I’ve had many different jobs. The last proper job I had before I gave in and accepted that I needed to write, was a solicitor. Now I admit that I am a writer and accept that nothing else fills the gap.
- How do you balance what you do with your busy family life and what’s the most difficult thing for you?
I realised a while ago that what I do is neither practical nor sensible. I’ve brought my children up not to expect a great deal materially which is handy. I’m not sure there is a balance, I’m always juggling and I know occasionally everything falls to bits. The most difficult thing is the financial insecurity of not having a ‘proper’ job.

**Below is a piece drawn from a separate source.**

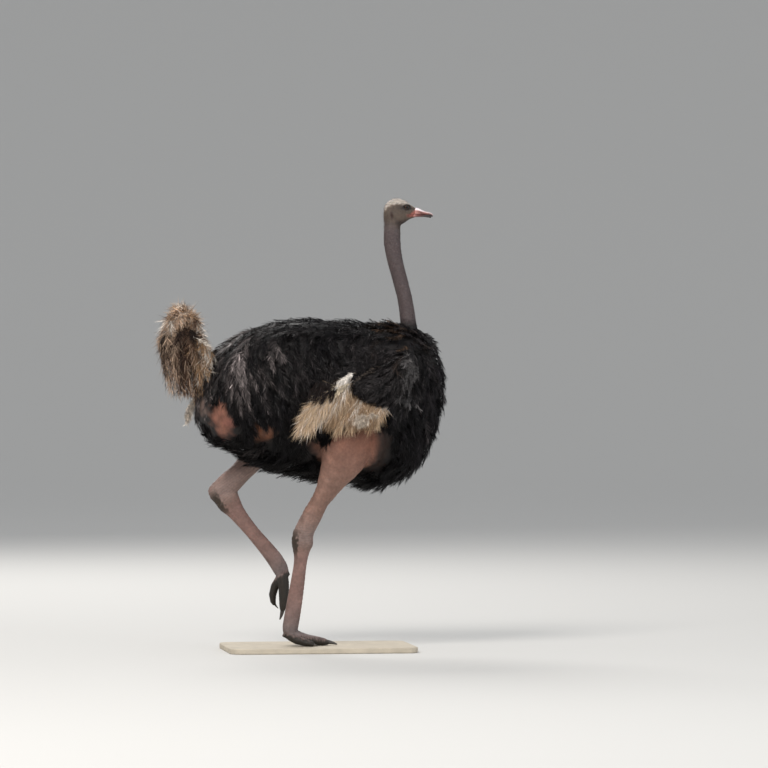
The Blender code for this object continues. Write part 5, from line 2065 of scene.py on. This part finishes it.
@dataclass
class Studio:
    """A plain pale floor that rises far away, soft light, and the camera."""

    flat_reach: float = 24.0       # how far the floor is flat
    floor_reach: float = 60.0
    floor_rise: float = 26.0
    aim: Triple = (0.333, -0.047, 1.359)
    turn: float = 8.0              # how far the view is turned towards the bird's rear, in degrees
    distance: float = 26.0
    camera_height: float = 0.26    # above the point that it looks at
    field_width: float = 3.917     # what the view takes in at that distance

    def build(self) -> None:
        """Makes all of it."""
        self._floor()
        self._sky()
        self._lamp("key", (-5.5, -8.5, 9.5), 4.5, 1250.0, (1.0, 0.965, 0.92))
        self._lamp("fill", (9.0, -10.0, 4.0), 7.0, 520.0, (0.92, 0.96, 1.0))
        self._lamp("rim", (-2.0, 9.0, 8.0), 5.0, 700.0, (1.0, 0.98, 0.95))
        self._camera()

    def _floor(self) -> None:
        """The floor, flat near the bird."""
        reach = np.concatenate(((0.01, 8.0), np.linspace(20, self.floor_reach, 14)))
        beyond = np.clip((reach - self.flat_reach) / (self.floor_reach - self.flat_reach), 0, 1)
        rise = self.floor_rise * beyond ** 2.2
        around = circle(72)
        rings = np.stack((reach[:, None] * np.cos(around), reach[:, None] * np.sin(around),
                          rise[:, None] + 0 * around), 2)
        floor = add_object("floor", rings.reshape(-1, 3), [(a, d, c, b) for a, b, c, d in quads(rings)])
        paint = bpy.data.materials.new("floor_paint")
        paint.use_nodes = True
        fill(paint.node_tree.nodes["Principled BSDF"],
             {"Base Color": (0.6, 0.59, 0.57, 1), "Roughness": 0.9})
        floor.data.materials.append(paint)

    @staticmethod
    def _sky() -> None:
        """Even light from all around."""
        world = bpy.data.worlds.new("studio")
        world.use_nodes = True
        fill(world.node_tree.nodes["Background"], {"Color": (0.93, 0.96, 1.0, 1), "Strength": 0.6})
        bpy.context.scene.world = world

    def _lamp(self, name: str, place: Triple, size: float, power: float,
              colour: Triple) -> None:
        """A large soft lamp that looks at the bird."""
        light = bpy.data.lights.new(name, "AREA")
        light.size = size
        light.energy = power
        light.color = colour
        self._aimed(name, light, Vector(place))

    def _aimed(self, name: str, data: bpy.types.ID, place: Vector) -> Piece:
        """A lamp or camera at this place that looks at the bird."""
        made = placed(name, data)
        made.location = place
        made.rotation_euler = (Vector(self.aim) - made.location).to_track_quat("-Z", "Y").to_euler()
        return made

    def _camera(self) -> None:
        """The camera, from the bird's right and a little behind."""
        turn = math.radians(self.turn)
        back = Vector((-math.sin(turn), -math.cos(turn), 0.0))
        data = bpy.data.cameras.new("camera")
        data.sensor_width = 36.0
        data.lens = data.sensor_width * self.distance / self.field_width
        data.clip_end = 200.0
        place = Vector(self.aim) + back * self.distance + Vector((0, 0, self.camera_height))
        bpy.context.scene.camera = self._aimed("camera", data, place)


def main() -> None:
    """Builds the bird from the skin outwards."""
    logging.basicConfig(level=logging.INFO, format="%(asctime)s %(message)s")
    bpy.context.scene.view_settings.view_transform = "Standard"
    head = Head()
    legs = tuple(Leg(side) for side in Side)
    skin = Skin(TrunkForm(), head, legs).build()
    log.info("skin: %d faces", len(skin.data.polygons))
    made = [Eye(side, head).build() for side in Side] + Bill().build(head)
    made += [Claw(f"claw_{toe}_{side.word}").build() for toe in ("inner", "outer") for side in Side]
    guide = Guide(["trunk", "wing_left", "wing_right", "neck_lower"], 0.016, 14)
    made += BodyCoat(guide).build()
    for side in Side:
        made += WingCoat(side, guide).build()
        made += PalePlumes(side).build()
    made += TailCoat().build()
    made += NeckDown(head, skin).build()
    made.append(dress_base())
    for piece in made:
        log.info("%s: %d triangles", piece.name, triangle_count(piece))
    Studio().build()
    bpy.context.view_layer.update()


if __name__ == "__main__":
    main()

- Tell us about your next big project or ambition. (It needn’t be to do with writing or performance – could be you want to paint… or do a course in interior decorating for all I know 🙂
At the moment I am in the process of getting daughter number 2 off to university. That has been the big issue over the last 18 months. This October I am doing a which will also double as a chance to get some footage to go on the new website.
My medium term aim is to get more regular paid performances and eventually make a more sensible regular living from my writing and performances.
- What are you planning on doing within the next couple of months?
The October 4th I am doing a benefit gig SNAIL LOVE J, for an African orphanage. It will be in The Rugby Club, Morpeth at 8:30 – 9:45pm and there’s a bar. I hope friends throughout the region will come and support. That is my main performance focus for the next two months. It’ll be a fun night. I’m hoping for a good turnout to really test my material and put some useful pennies in the Ugandan orphanage fund at the same time so – See you there?
Thank you for answering my questions and I’m looking forward to that show in October.